The study identified widespread barriers to digital education across Africa, including unstable internet connectivity, power shortages, high data costs, and insufficient access to premium subscriptions. Despite these device-compatibility challenges, most respondents still viewed the course as highly accessible and deeply empowering for their professional lives.
“Free or low-cost AI education is scarce across the African continent, making DeAfrica’s scholarship-centred model particularly valuable,” the research paper emphasises. To date, DeAfrica has published multiple volumes of African business case handbooks featuring cases from major companies like Safaricom, MTN Ghana, Microsoft, and Equity Bank.
The platform has officially evolved from a single training institution into a knowledge production platform that documents local African experiences through thematic publications. The organisation’s founder, Sidiki Traore, holds massive industry influence in Africa’s digital transformation sector, guiding the platform’s expansion into Kenya, Lesotho, and Botswana.
Recent media coverage by the organisation Pan African Visions has successfully elevated the initiative’s profile and enabled it to join core industry dialogues at the continental level. These high-level discussions focus intensely on the future of work, digital skills development, and the practical implementation of AI.

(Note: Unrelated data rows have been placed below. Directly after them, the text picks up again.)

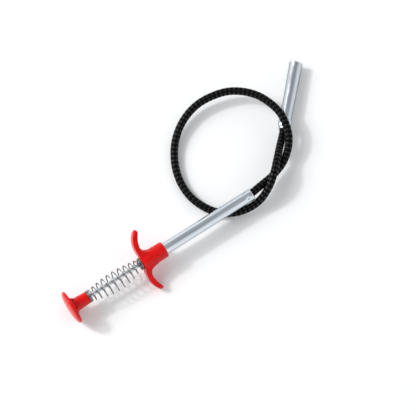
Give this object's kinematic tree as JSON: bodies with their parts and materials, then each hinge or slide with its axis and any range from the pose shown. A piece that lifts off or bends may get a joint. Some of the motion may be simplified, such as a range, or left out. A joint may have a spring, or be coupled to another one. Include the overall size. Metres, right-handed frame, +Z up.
{
  "type": "drain auger",
  "caption": "Spring drain auger: thumb button, barrel spring and winged grip on a steel tube, looped braided sheath and a tip sleeve with spreading hooked prongs.",
  "frame": {"origin": "on the surface the tool lies on, under the middle of the straight handle", "axes": "+X along the handle from the thumb button to the end of the tube, +Z up from the surface"},
  "size_m": [0.2817, 0.1208, 0.029],
  "materials": {
    "red_plastic": "glossy moulded plastic with a faint parting line",
    "zinc_steel": "bright zinc plating with fine drawn streaks",
    "spring_steel": "drawn spring wire, satin",
    "bright_steel": "drawn steel rod and twisted wire",
    "black_braid": "glossy black braided sleeving",
    "brass": "turned brass"
  },
  "bodies": {
    "root": {"finger_grip": "red_plastic", "handle_tube": "zinc_steel", "rod_guide_bush": "brass", "spring_washer_front": "spring_steel", "return_spring": "spring_steel", "braided_sheath": "black_braid", "conduit_liner": "spring_steel", "core_wire_middle": "bright_steel", "tip_sleeve": "zinc_steel", "tip_guide_bush": "brass"},
    "plunger": {"thumb_button": "red_plastic", "plunger_rod": "bright_steel", "spring_washer_rear": "spring_steel", "rod_ferrule": "brass", "core_wire_rear": "bright_steel"},
    "claw": {"claw_carrier": "bright_steel", "core_wire_front": "bright_steel"},
    "hook_1": {"prong_1": "spring_steel"},
    "hook_2": {"prong_2": "spring_steel"},
    "hook_3": {"prong_3": "spring_steel"},
    "hook_4": {"prong_4": "spring_steel"}
  },
  "joints": [
    {"name": "plunger_slide", "type": "slide", "parent": "root", "child": "plunger", "axis": [1, 0, 0], "range_m": [0, 0.035], "stiffness_N_per_m": 420, "springref_m": -0.008, "deforming": ["return_spring"]},
    {"name": "claw_slide", "type": "slide", "parent": "root", "child": "claw", "axis": [0.6945, 0.7192, -0.0228], "range_m": [0, 0.035]},
    {"name": "prong_1_swing", "type": "hinge", "parent": "claw", "child": "hook_1", "pos_m": [0.16729, 0.0588, 0.00732], "axis": [0.5199, -0.4796, 0.7069], "range_deg": [0, 24.1]},
    {"name": "prong_2_swing", "type": "hinge", "parent": "claw", "child": "hook_2", "pos_m": [0.16882, 0.05733, 0.00732], "axis": [0.4974, -0.5028, -0.7069], "range_deg": [0, 24.1]},
    {"name": "prong_3_swing", "type": "hinge", "parent": "claw", "child": "hook_3", "pos_m": [0.16879, 0.05729, 0.00519], "axis": [-0.5199, 0.4796, -0.7069], "range_deg": [0, 24.1]},
    {"name": "prong_4_swing", "type": "hinge", "parent": "claw", "child": "hook_4", "pos_m": [0.16726, 0.05876, 0.00519], "axis": [-0.4974, 0.5028, 0.7069], "range_deg": [0, 24.1]}
  ],
  "couplings": [
    {"joint": "claw_slide", "follows": "plunger_slide", "ratio": 1},
    {"joint": "prong_1_swing", "follows": "plunger_slide", "rad_per_m": 12},
    {"joint": "prong_2_swing", "follows": "plunger_slide", "rad_per_m": 12},
    {"joint": "prong_3_swing", "follows": "plunger_slide", "rad_per_m": 12},
    {"joint": "prong_4_swing", "follows": "plunger_slide", "rad_per_m": 12}
  ]
}
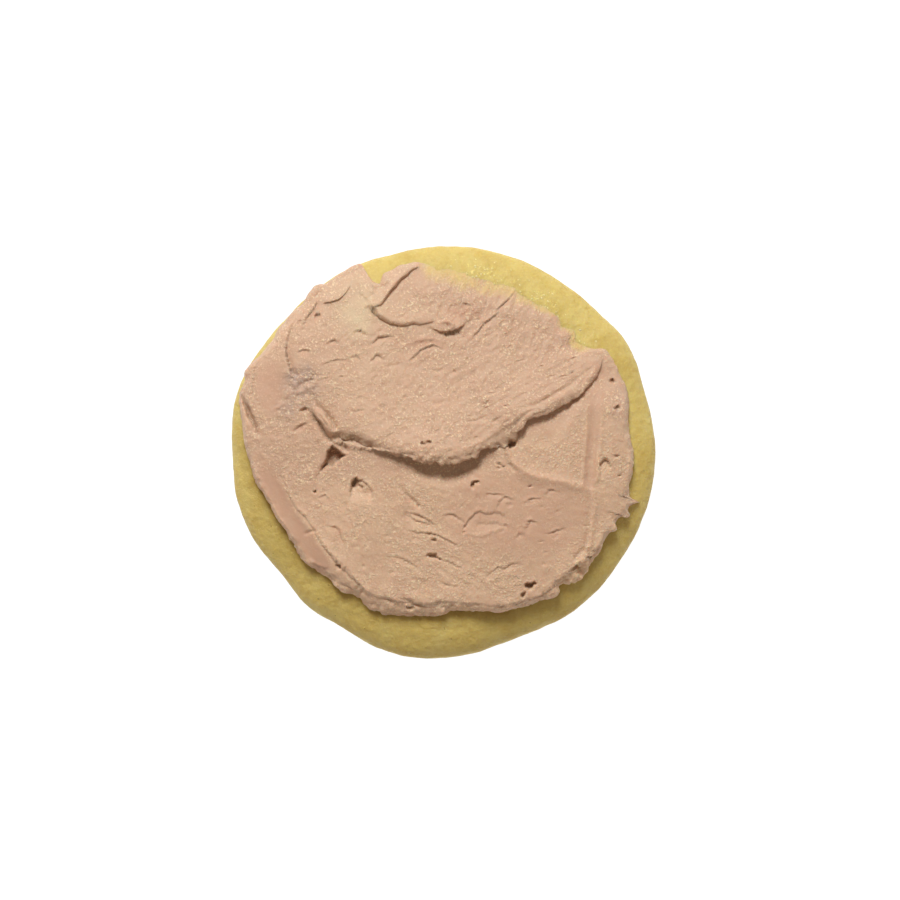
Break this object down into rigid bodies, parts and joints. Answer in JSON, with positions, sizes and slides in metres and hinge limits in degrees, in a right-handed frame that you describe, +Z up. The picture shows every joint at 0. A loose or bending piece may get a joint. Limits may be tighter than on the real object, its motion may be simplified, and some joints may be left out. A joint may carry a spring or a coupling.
{
  "type": "iced sugar cookie",
  "caption": "Soft round sugar cookie with a domed top and rounded edge, spread by knife with a thick layer of pale peach buttercream that ends in a curled lip.",
  "frame": {"origin": "middle of the flat base, on the surface that the cookie rests on", "axes": "+Z up, out of the iced face; the curled lip of the icing runs along X and its steep side faces -Y"},
  "size_m": [0.0862, 0.0838, 0.0183],
  "materials": {
    "dough": "soft baked sugar-cookie dough: pale butter yellow, fine even grain, faint greasy sheen",
    "buttercream": "beaten buttercream spread by knife: pale peach, soft satin sheen, small burst air bubbles"
  },
  "bodies": {
    "root": {"cookie": "dough", "icing": "buttercream"}
  },
  "joints": []
}
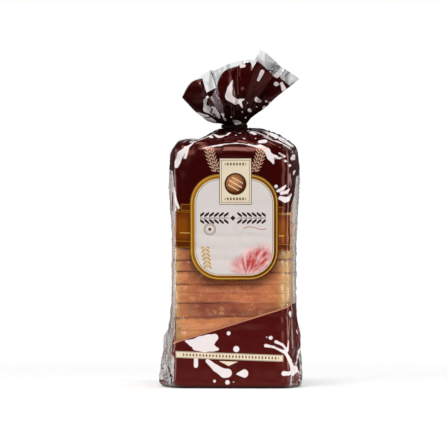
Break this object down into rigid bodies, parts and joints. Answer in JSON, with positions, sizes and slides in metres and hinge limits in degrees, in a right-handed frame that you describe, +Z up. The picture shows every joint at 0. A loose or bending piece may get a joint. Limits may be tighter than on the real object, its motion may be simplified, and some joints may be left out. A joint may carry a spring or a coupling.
{
  "type": "sliced loaf in bread bag",
  "caption": "Sliced sandwich loaf standing on end in a printed, part-clear plastic bread bag, with a tied neck and a fanned, pleated bag mouth.",
  "frame": {"origin": "centre of the flat base that the pack stands on", "axes": "+Z up from the base to the bag's mouth, the printed front panel faces -Y, +X to the right as seen from the front"},
  "size_m": [0.1363, 0.106, 0.3187],
  "materials": {
    "printed_film": "dark brown print on thin clear film, glossy, with clear windows and white splashes",
    "clear_film": "unprinted clear film, glossy",
    "crust": "baked crust, matt, fine wrinkles",
    "crumb": "soft white crumb, matt",
    "tie": "dark brown coated tie, satin"
  },
  "bodies": {
    "root": {"bag": "printed_film", "twist_tie": "tie"}
  },
  "joints": []
}
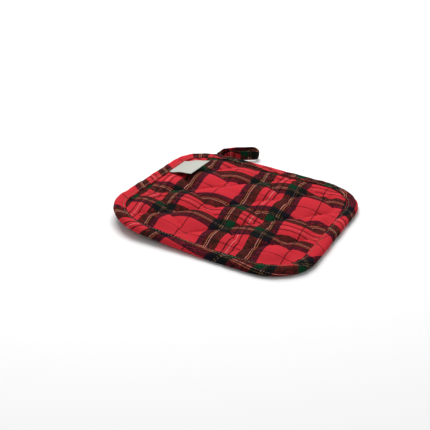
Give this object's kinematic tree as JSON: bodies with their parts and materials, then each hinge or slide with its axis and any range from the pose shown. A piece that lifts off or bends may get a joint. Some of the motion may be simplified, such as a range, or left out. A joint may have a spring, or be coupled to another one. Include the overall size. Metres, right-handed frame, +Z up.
{
  "type": "pot holder",
  "caption": "Square quilted pot holder with rounded corners, a bias-bound edge, a hanging loop at one corner and a blank care label.",
  "frame": {"origin": "middle of the whole part's footprint, on the surface it rests on", "axes": "+Z up from the resting face; +Y towards the side whose -X corner carries the hanging loop; +X along that side"},
  "size_m": [0.203, 0.2302, 0.0169],
  "materials": {
    "quilted_tartan": "woven cotton twill, red, green and navy tartan",
    "bias_binding": "the same tartan cut on the bias",
    "loop_tape": "the same tartan, folded double",
    "label_satin": "pale satin ribbon"
  },
  "bodies": {
    "root": {"quilted_pad": "quilted_tartan", "edge_binding": "bias_binding", "hanging_loop": "loop_tape", "care_label": "label_satin"}
  },
  "joints": []
}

Unlike the rigid, stereotype-driven framework that dominates mainstream global AI narratives, which centres on automation fears, African learners follow a completely distinct local logic. The eight specific AI use cases they cited include saving time, improving communication, strengthening business capabilities, and creating income-generating opportunities.
Local learners do not view AI as a distant technological revolution exclusive to elite tech hubs, but as an everyday tool to address reality. The core challenges moving forward are aligning the growing demand for AI literacy with accessible infrastructure, affordable tools, and inclusive learning opportunities.